----- RAW DATA -----
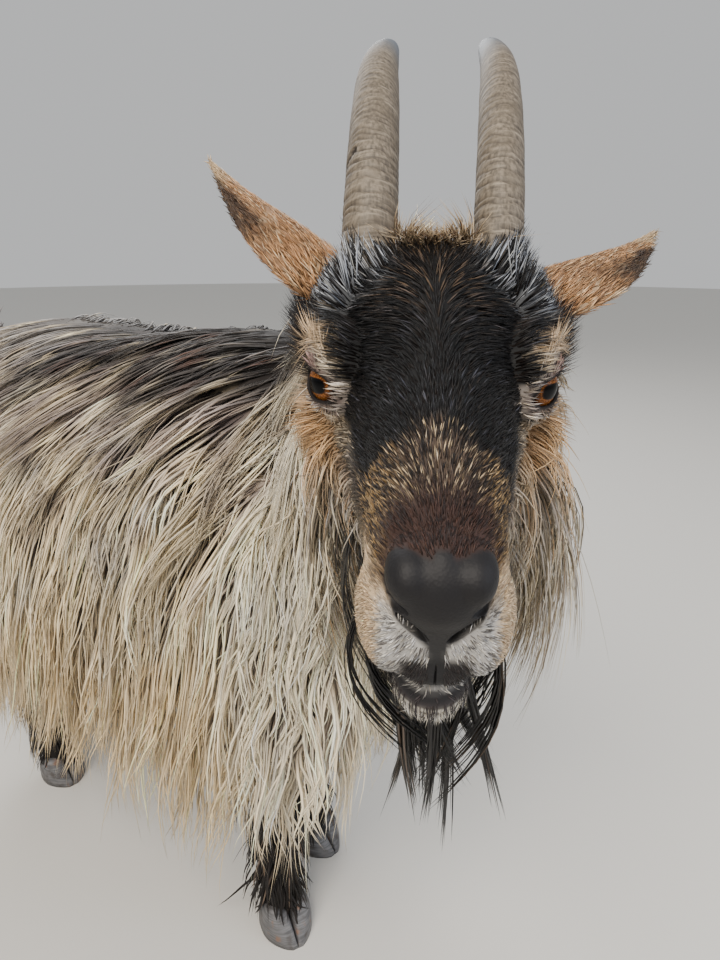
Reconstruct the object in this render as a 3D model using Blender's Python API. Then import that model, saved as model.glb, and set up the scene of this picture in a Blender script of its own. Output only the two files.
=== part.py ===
"""Pygmy goat, life size, standing with its head reached out and turned to its right.

Metres, +Z up. The body points along +X and the goat's left is +Y. Every length below is worked out
in the stance frame, whose origin is on the ground under the shoulders. The empty named stance then
moves the whole animal, so that the middle of its box stands on the world's origin.

Each node is modelled by itself: flesh is blended from simple forms, then cut 0.3 mm clear of what
it grows from, and the long coat is grown over it as flat, tapered locks that are joined to it.
"""

import math
import random

import bmesh
import bpy
from mathutils import Euler, Matrix, Vector
from mathutils.bvhtree import BVHTree

GAP = 0.0003
UP = Vector((0, 0, 1))
SIDES = {"right": -1, "left": 1}

# The middle of the whole animal's box on the ground, in the stance frame.
BOX_MIDDLE = (-0.14269, -0.02509)

# Trunk.
BREAST_X = 0.105
RUMP_X = -0.440
BACK_Z = 0.524
BELLY_Z = 0.190
BARREL_HALF = 0.134

# Feet: where the middle of each foot stands, and how far its toes turn to the left.
FEET = {
    "fore_right": (-0.012, -0.038, -26),
    "fore_left": (-0.052, 0.050, -8),
    "hind_right": (-0.346, -0.050, -10),
    "hind_left": (-0.378, 0.062, 8),
}
CLAW_LENGTH = 0.050
CLAW_HALF = 0.0112
CLAW_HEIGHT = 0.031
PASTERN_Z = 0.036

# Head: the point midway between the eyes, and how the head is turned.
HEAD_PLACE = (0.172, -0.120, 0.523)
HEAD_YAW = -56.4
HEAD_PITCH = 14.9
HEAD_ROLL = -0.8
EYE_RADIUS = 0.0128
EYE_HALF_APART = 0.0405
EYE_YAW = 56
EYE_LIFT = 4
HORN_LENGTHS = {"right": 0.169, "left": 0.172}
HORN_RADII = {"right": 0.0134, "left": 0.0120}
# Where each ear and horn of the head stands: the photo's two sides differ a little.
EAR_ROOTS = {"right": (-0.068, -0.050, 0.012), "left": (-0.068, 0.050, 0.004)}
EAR_TIPS = {"right": (-0.112, -0.116, 0.070), "left": (-0.116, 0.120, 0.036)}
HORN_SPREAD = {"right": 0.000, "left": 0.035}

HEAD_FRAME = Matrix.Translation(HEAD_PLACE) @ Euler(
    [math.radians(turn) for turn in (HEAD_ROLL, HEAD_PITCH, HEAD_YAW)]
).to_matrix().to_4x4()


# Scene and materials


def clear_scene():
    for obj in list(bpy.data.objects):
        bpy.data.objects.remove(obj)


def material(name, colour, roughness):
    """A Principled material of one colour, given as sRGB hex."""
    made = bpy.data.materials.new(name)
    made.use_nodes = True
    shader = made.node_tree.nodes["Principled BSDF"]
    srgb = [int(colour[i : i + 2], 16) / 255 for i in (0, 2, 4)]
    linear = [c / 12.92 if c <= 0.04045 else ((c + 0.055) / 1.055) ** 2.4 for c in srgb]
    shader.inputs["Base Color"].default_value = (*linear, 1)
    shader.inputs["Roughness"].default_value = roughness
    return made


# Mesh tools


def mesh_object(name, shape):
    """A new object from a bmesh, with its faces turned outwards."""
    bmesh.ops.recalc_face_normals(shape, faces=shape.faces)
    if shape.calc_volume(signed=True) < 0:
        bmesh.ops.reverse_faces(shape, faces=shape.faces)
    mesh = bpy.data.meshes.new(name)
    shape.to_mesh(mesh)
    shape.free()
    obj = bpy.data.objects.new(name, mesh)
    bpy.context.scene.collection.objects.link(obj)
    return obj


def spline(rows, share):
    """Catmull-Rom through equally spaced rows of numbers, at a share from 0 to 1 of the way."""
    spans = len(rows) - 1
    place = min(max(share, 0) * spans, spans - 1e-9)
    i = int(place)
    t = place - i
    before, a, b, after = (rows[min(max(i + k, 0), spans)] for k in (-1, 0, 1, 2))
    return [
        0.5 * (2 * q + (r - p) * t + (2 * p - 5 * q + 4 * r - s) * t**2 + (3 * q - p - 3 * r + s) * t**3)
        for p, q, r, s in zip(before, a, b, after)
    ]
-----
• **SHORT PROBLEM**: Copy out the full listing exactly.

• **RESULT OF THE TASK**:
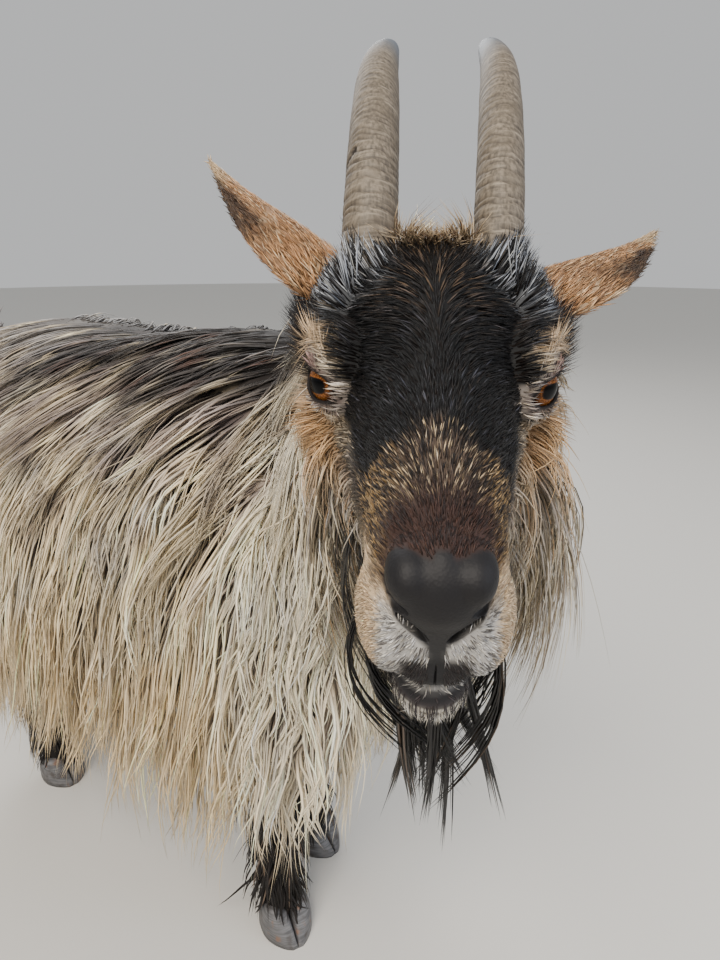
Reconstruct the object in this render as a 3D model using Blender's Python API. Then import that model, saved as model.glb, and set up the scene of this picture in a Blender script of its own. Output only the two files.
=== part.py ===
"""Pygmy goat, life size, standing with its head reached out and turned to its right.

Metres, +Z up. The body points along +X and the goat's left is +Y. Every length below is worked out
in the stance frame, whose origin is on the ground under the shoulders. The empty named stance then
moves the whole animal, so that the middle of its box stands on the world's origin.

Each node is modelled by itself: flesh is blended from simple forms, then cut 0.3 mm clear of what
it grows from, and the long coat is grown over it as flat, tapered locks that are joined to it.
"""

import math
import random

import bmesh
import bpy
from mathutils import Euler, Matrix, Vector
from mathutils.bvhtree import BVHTree

GAP = 0.0003
UP = Vector((0, 0, 1))
SIDES = {"right": -1, "left": 1}

# The middle of the whole animal's box on the ground, in the stance frame.
BOX_MIDDLE = (-0.14269, -0.02509)

# Trunk.
BREAST_X = 0.105
RUMP_X = -0.440
BACK_Z = 0.524
BELLY_Z = 0.190
BARREL_HALF = 0.134

# Feet: where the middle of each foot stands, and how far its toes turn to the left.
FEET = {
    "fore_right": (-0.012, -0.038, -26),
    "fore_left": (-0.052, 0.050, -8),
    "hind_right": (-0.346, -0.050, -10),
    "hind_left": (-0.378, 0.062, 8),
}
CLAW_LENGTH = 0.050
CLAW_HALF = 0.0112
CLAW_HEIGHT = 0.031
PASTERN_Z = 0.036

# Head: the point midway between the eyes, and how the head is turned.
HEAD_PLACE = (0.172, -0.120, 0.523)
HEAD_YAW = -56.4
HEAD_PITCH = 14.9
HEAD_ROLL = -0.8
EYE_RADIUS = 0.0128
EYE_HALF_APART = 0.0405
EYE_YAW = 56
EYE_LIFT = 4
HORN_LENGTHS = {"right": 0.169, "left": 0.172}
HORN_RADII = {"right": 0.0134, "left": 0.0120}
# Where each ear and horn of the head stands: the photo's two sides differ a little.
EAR_ROOTS = {"right": (-0.068, -0.050, 0.012), "left": (-0.068, 0.050, 0.004)}
EAR_TIPS = {"right": (-0.112, -0.116, 0.070), "left": (-0.116, 0.120, 0.036)}
HORN_SPREAD = {"right": 0.000, "left": 0.035}

HEAD_FRAME = Matrix.Translation(HEAD_PLACE) @ Euler(
    [math.radians(turn) for turn in (HEAD_ROLL, HEAD_PITCH, HEAD_YAW)]
).to_matrix().to_4x4()


# Scene and materials


def clear_scene():
    for obj in list(bpy.data.objects):
        bpy.data.objects.remove(obj)


def material(name, colour, roughness):
    """A Principled material of one colour, given as sRGB hex."""
    made = bpy.data.materials.new(name)
    made.use_nodes = True
    shader = made.node_tree.nodes["Principled BSDF"]
    srgb = [int(colour[i : i + 2], 16) / 255 for i in (0, 2, 4)]
    linear = [c / 12.92 if c <= 0.04045 else ((c + 0.055) / 1.055) ** 2.4 for c in srgb]
    shader.inputs["Base Color"].default_value = (*linear, 1)
    shader.inputs["Roughness"].default_value = roughness
    return made


# Mesh tools


def mesh_object(name, shape):
    """A new object from a bmesh, with its faces turned outwards."""
    bmesh.ops.recalc_face_normals(shape, faces=shape.faces)
    if shape.calc_volume(signed=True) < 0:
        bmesh.ops.reverse_faces(shape, faces=shape.faces)
    mesh = bpy.data.meshes.new(name)
    shape.to_mesh(mesh)
    shape.free()
    obj = bpy.data.objects.new(name, mesh)
    bpy.context.scene.collection.objects.link(obj)
    return obj


def spline(rows, share):
    """Catmull-Rom through equally spaced rows of numbers, at a share from 0 to 1 of the way."""
    spans = len(rows) - 1
    place = min(max(share, 0) * spans, spans - 1e-9)
    i = int(place)
    t = place - i
    before, a, b, after = (rows[min(max(i + k, 0), spans)] for k in (-1, 0, 1, 2))
    return [
        0.5 * (2 * q + (r - p) * t + (2 * p - 5 * q + 4 * r - s) * t**2 + (3 * q - p - 3 * r + s) * t**3)
        for p, q, r, s in zip(before, a, b, after)
    ]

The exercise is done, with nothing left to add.